Exoplanets Have Earth-Like Interiors
The Earth's basic structure is made up of a thin outer crust, a thick mantle, and a core. In a recent study, researchers found that rocky exoplanets that orbit other stars may have a similar same three layers and interiors just like Earth.
"We wanted to see how Earth-like these rocky planets are. It turns out they are very Earth-like," Li Zeng, lead author from the Harvard-Smithsonian Center for Astrophysics, said in a news release.
In order to determine this theory, the researcher used a computer model known as the Preliminary Reference Earth Model (PREM), which is a standard model for the Earth's interior. This model was fixed to accommodate the various masses and compositions of six known, rocky exoplanets with well-measured masses and sizes.

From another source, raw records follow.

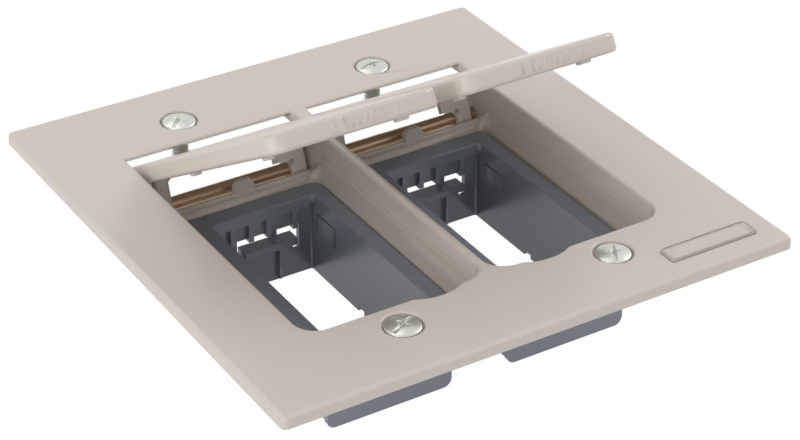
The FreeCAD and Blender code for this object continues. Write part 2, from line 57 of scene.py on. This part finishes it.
# %% [markdown]
# ## Camera
#
# The photograph was taken from the front left, a little above the lids. A long
# lens keeps the plate's sides nearly parallel. The camera is placed by its
# position over the plate and turned by azimuth, elevation and a slight roll,
# because those three angles can be read and changed one at a time.

# %% Place the camera
CAMERA_PLACE = Vector((-204.65, -332.44, 233.06)) * MM
CAMERA_AZIMUTH = 32.02
CAMERA_ELEVATION = 31.75
CAMERA_ROLL = 0.365
CAMERA_LENS = 105.1


def add_camera():
    data = bpy.data.cameras.new("camera")
    data.lens = CAMERA_LENS
    data.sensor_width = 36.0
    data.clip_start = 0.01
    camera = bpy.data.objects.new("camera", data)
    bpy.context.scene.collection.objects.link(camera)
    camera.location = CAMERA_PLACE + Vector((0, 0, PLATE_TOP))
    turn = Euler((math.radians(90 - CAMERA_ELEVATION), 0, math.radians(-CAMERA_AZIMUTH))).to_matrix()
    roll = Matrix.Rotation(math.radians(CAMERA_ROLL), 3, "Z")
    camera.rotation_euler = (turn @ roll).to_euler()
    bpy.context.scene.camera = camera
    return camera


camera = add_camera()
print("camera stands at", [round(c / MM, 1) for c in camera.location], "mm")

# %% [markdown]
# ## Floor, world and lamps
#
# A product photograph has a white ground and soft light from large panels. The
# floor shows mostly white to the camera but still takes a faint shadow, so the
# object stands on something. The lids throw their shadows to the left in the
# photograph, so the smallest lamp, which gives the crispest shadow, stands high on
# the right. Larger lamps light the back, the left and the front, and the world
# fills the pockets.

# %% Floor and white world
FLOOR_SIZE = 3.0
FLOOR_WHITE = 0.98
FLOOR_GREY = (0.78, 0.78, 0.78, 1)
FILL_COLOUR = (0.97, 0.96, 1.0, 1)
FILL_STRENGTH = 0.58


def deselect_all():
    bpy.ops.object.select_all(action="DESELECT")


def new_material(name):
    """Material with an empty node tree and its output."""
    material = bpy.data.materials.new(name)
    material.use_nodes = True
    tree = material.node_tree
    tree.nodes.clear()
    return material, tree, tree.nodes.new("ShaderNodeOutputMaterial")


def white_for_camera(tree, plain, share, out):
    """Show white to the camera and to mirrors, and the plain shader to all other rays."""
    path = tree.nodes.new("ShaderNodeLightPath")
    seen = tree.nodes.new("ShaderNodeMath")
    seen.operation = "MAXIMUM"
    either = tree.nodes.new("ShaderNodeMath")
    either.operation = "MAXIMUM"
    tree.links.new(path.outputs["Is Camera Ray"], seen.inputs[0])
    tree.links.new(path.outputs["Is Glossy Ray"], seen.inputs[1])
    tree.links.new(seen.outputs[0], either.inputs[0])
    tree.links.new(path.outputs["Is Transmission Ray"], either.inputs[1])
    amount = tree.nodes.new("ShaderNodeMath")
    amount.operation = "MULTIPLY"
    amount.inputs[1].default_value = share
    tree.links.new(either.outputs[0], amount.inputs[0])
    mix = tree.nodes.new("ShaderNodeMixShader")
    tree.links.new(amount.outputs[0], mix.inputs[0])
    tree.links.new(plain.outputs[0], mix.inputs[1])
    for_world = out.bl_idname.endswith("World")
    glow = tree.nodes.new("ShaderNodeBackground" if for_world else "ShaderNodeEmission")
    glow.inputs["Color"].default_value = (1, 1, 1, 1)
    glow.inputs["Strength"].default_value = 1.0
    tree.links.new(glow.outputs[0], mix.inputs[2])
    tree.links.new(mix.outputs[0], out.inputs["Surface"])


def add_floor():
    deselect_all()
    bpy.ops.mesh.primitive_plane_add(size=FLOOR_SIZE)
    floor = bpy.context.object
    floor.name = "floor"
    material, tree, out = new_material("floor_white")
    matte = tree.nodes.new("ShaderNodeBsdfDiffuse")
    matte.inputs["Color"].default_value = FLOOR_GREY
    white_for_camera(tree, matte, FLOOR_WHITE, out)
    floor.data.materials.append(material)


def set_world():
    world = bpy.data.worlds.new("studio")
    bpy.context.scene.world = world
    world.use_nodes = True
    tree = world.node_tree
    tree.nodes.clear()
    out = tree.nodes.new("ShaderNodeOutputWorld")
    fill = tree.nodes.new("ShaderNodeBackground")
    fill.inputs["Color"].default_value = FILL_COLOUR
    fill.inputs["Strength"].default_value = FILL_STRENGTH
    white_for_camera(tree, fill, 1.0, out)


add_floor()
set_world()

# %% Lamps
LAMPS = {
    "key": {"place": (0.85, 0.05, 0.62), "size": 0.45, "power": 3.2},
    "back": {"place": (-0.1, 0.45, 0.85), "size": 0.6, "power": 1.45},
    "left": {"place": (-0.9, -0.25, 0.33), "size": 0.8, "power": 3.9},
    "low front": {"place": (-0.35, -0.9, 0.1), "size": 0.5, "power": 1.6},
}


def add_lamp(name, place, size, power):
    data = bpy.data.lights.new(name, "AREA")
    data.size = size
    data.energy = power
    lamp = bpy.data.objects.new(name, data)
    bpy.context.scene.collection.objects.link(lamp)
    lamp.location = place
    lamp.rotation_euler = (-Vector(place)).to_track_quat("-Z", "Y").to_euler()


for name, lamp in LAMPS.items():
    add_lamp(name, **lamp)
print("lamps:", ", ".join(LAMPS))

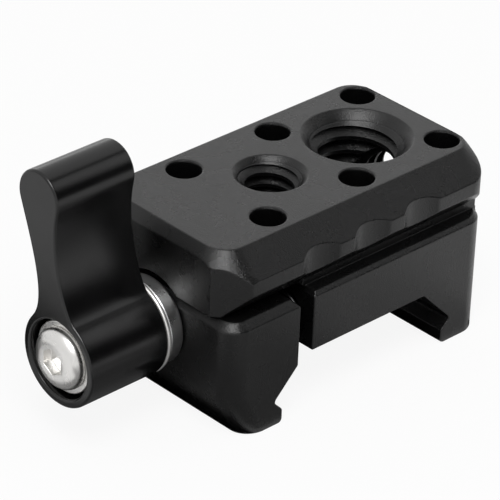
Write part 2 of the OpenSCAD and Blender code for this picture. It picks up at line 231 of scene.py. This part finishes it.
# %% Build the black finishes
BLACK = (0.0022, 0.0022, 0.0023)
# Lighter edge colours: partly wear of the coat, partly a painted highlight along the edge.
WORN_AND_LIT_BLACK = (0.02, 0.02, 0.021)
WORN_AND_LIT_GLOSS = (0.05, 0.05, 0.05)
UPRIGHT = (1, 0.05, 0.05)
STREAK_SHARE = 0.25


def blasted_black():
    m, tree, shader = material("blasted_black_anodising", BLACK, 0.27)
    vary_roughness(tree, shader, 260, 0.25, 0.3)
    grain = noise(tree, 8200, detail=2)
    streaks = noise(tree, 5200, detail=2, stretch=UPRIGHT)
    height = calculate(tree, "ADD", calculate(tree, "MULTIPLY", streaks, STREAK_SHARE), grain)
    bump(tree, shader, height, strength=0.8, distance=0.05 * MM)
    # The lighter edges are partly wear and partly a painted highlight.
    edge_wear_and_highlight(tree, shader, BLACK, WORN_AND_LIT_BLACK, width=0.12 * MM)
    return m


def smooth_black():
    m, tree, shader = material("smooth_black_anodising", BLACK, 0.24)
    vary_roughness(tree, shader, 320, 0.21, 0.27)
    bump(tree, shader, noise(tree, 7000, detail=2), strength=0.12, distance=0.03 * MM)
    # The lighter edges on the lever are partly wear and partly a painted highlight.
    edge_wear_and_highlight(tree, shader, BLACK, WORN_AND_LIT_GLOSS, width=0.14 * MM)
    return m


BLASTED = blasted_black()
SMOOTH = smooth_black()
print("black finishes:", BLASTED.name, SMOOTH.name)

# %% [markdown]
# ## Steel
# The screw and its washer are turned and polished, the insert's rim is coarser, and the stud is
# darker steel with fine turning marks round it. The pins carry the same marks, and their steel is
# painted darker still, as painted shade for the dark slit they stand in. The springs are drawn
# wire, painted dark as the shade they sit in. Steel has no clear coat: its colour is the colour of
# its reflection, so the metallic value is 1.

# %% Build the steel finishes
EVEN = (1, 1, 1)
TURNED = (8, 1, 1)
COARSELY_TURNED = (6, 1, 1)
LIGHTEST = 0.95


def steel(name, tone, roughness, grain, depth, marks=EVEN, worn_and_lit=1.0):
    m, tree, shader = material(name, tone, sum(roughness) / 2, 1.0)
    vary_roughness(tree, shader, 800, *roughness)
    bump(tree, shader, noise(tree, grain, stretch=marks), strength=depth, distance=0.04 * MM)
    # Edges painted lighter by this factor: partly wear, partly a painted highlight.
    edge_wear_and_highlight(tree, shader, tone, tuple(min(LIGHTEST, v * worn_and_lit) for v in tone), width=0.1 * MM)
    return m


FINISHES = {
    "black_anodised": BLASTED,
    "black_gloss_anodised": SMOOTH,
    "bright_steel": steel("bright_turned_steel", (0.82, 0.81, 0.79), (0.24, 0.34), 5200, 0.12),
    "satin_steel": steel("satin_steel", (0.6, 0.6, 0.6), (0.26, 0.38), 4200, 0.15, TURNED, 1.5),
    # The spring steel is painted dark as the shade inside the slit and the hub.
    "spring_steel": steel("drawn_spring_steel_painted_shade", (0.1, 0.1, 0.102), (0.3, 0.42), 8000, 0.1),
}
# The pin steel is painted dark as the shade inside the slit.
PIN_STEEL_PAINTED_DARK = steel("pin_steel_painted_shade", (0.05, 0.05, 0.05), (0.3, 0.4), 4200, 0.15, TURNED, 2)
COARSE_RIM = steel("coarse_turned_steel", (0.85, 0.84, 0.82), (0.4, 0.55), 3600, 0.2, COARSELY_TURNED)
SLOT_OF = {part["node"]: part["material_slot"] for part in frame["record"]["subparts"]}
print("finishes:", ", ".join(FINISHES))

# %% [markdown]
# ## Rounded edges
# No machined edge is perfectly sharp: a cutter or a deburring brush leaves a small round that
# catches the light as a thin line. The CAD solids have sharp edges, and their meshes are loose
# triangles. So each visible solid is copied, its doubled points are merged, flat areas are
# joined, and a Bevel modifier rounds the edges. An edge that borders a strip narrower than the
# round stays sharp, because its round would run past the strip and leave a spike.

# %% Choose the edges and copy a solid
SAME_POINT = 0.0002 * MM
SLIVER = 0.001 * MM
FLAT_ANGLE = math.radians(0.4)
EDGE_ANGLE = math.radians(28)


def add_object(name, mesh):
    obj = bpy.data.objects.new(name, mesh)
    bpy.context.scene.collection.objects.link(obj)
    return obj


def depth_behind(edge, face):
    start = edge.verts[0].co
    along = (edge.verts[1].co - start).normalized()
    return max((v.co - start - along * (v.co - start).dot(along)).length for v in face.verts)


def can_be_rounded(edge, room):
    if len(edge.link_faces) != 2 or edge.calc_face_angle(0) < EDGE_ANGLE:
        return False
    return min(depth_behind(edge, face) for face in edge.link_faces) > room


def merged_copy(node, name, room):
    bm = bmesh.new()
    bm.from_mesh(frame["nodes"][node].data)
    bmesh.ops.remove_doubles(bm, verts=bm.verts, dist=SAME_POINT)
    bmesh.ops.dissolve_degenerate(bm, dist=SLIVER, edges=bm.edges)
    bmesh.ops.dissolve_limit(bm, angle_limit=FLAT_ANGLE, verts=bm.verts, edges=bm.edges)
    weight = bm.edges.layers.float.new("bevel_weight_edge")
    for edge in bm.edges:
        edge[weight] = float(can_be_rounded(edge, room))
    mesh = bpy.data.meshes.new(name)
    bm.to_mesh(mesh)
    bm.free()
    return add_object(name, mesh)


print("edges sharper than", round(math.degrees(EDGE_ANGLE)), "degrees are rounded")

# %% [markdown]
# The Bevel modifier is baked into the copy, and then a Weighted Normal modifier keeps the flat
# faces looking flat beside their rounds. Each copy is dressed at once: it gets its finish, rides
# on its solid's body and stands for that solid. The insert's rim is turned more coarsely than the
# rest of the bright steel, which makes it shine evenly.

# %% Round the solids
SHARP_ANGLE = math.radians(50)
FLAT_FACE_WEIGHT = 80


def bake_modifiers(obj):
    bpy.context.view_layer.update()
    graph = bpy.context.evaluated_depsgraph_get()
    mesh = bpy.data.meshes.new_from_object(obj.evaluated_get(graph))
    mesh.name = obj.name
    obj.modifiers.clear()
    obj.data = mesh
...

The team found that even though these exoplanets differ from Earth, each should contain a nickel/iron core that makes up approximately 30 percent of the planet's mass. A third of the Earth's mass is in its core. The remaining of each planet would comprise of a mantle and a crust similar to Earth.
"We've only understood the Earth's structure for the past hundred years. Now we can calculate the structures of planets orbiting other stars, even though we can't visit them," Zeng said.
Based on the model indications, the researchers believe that some exoplanets may also have similar chemical compositions to Earth. This suggestions is also based on the abundance of some chemical elements such as oxygen, silicon, iron and magnesium, which are found in close by planetary systems.
The findings of this study were published in The Astrophysical Journal.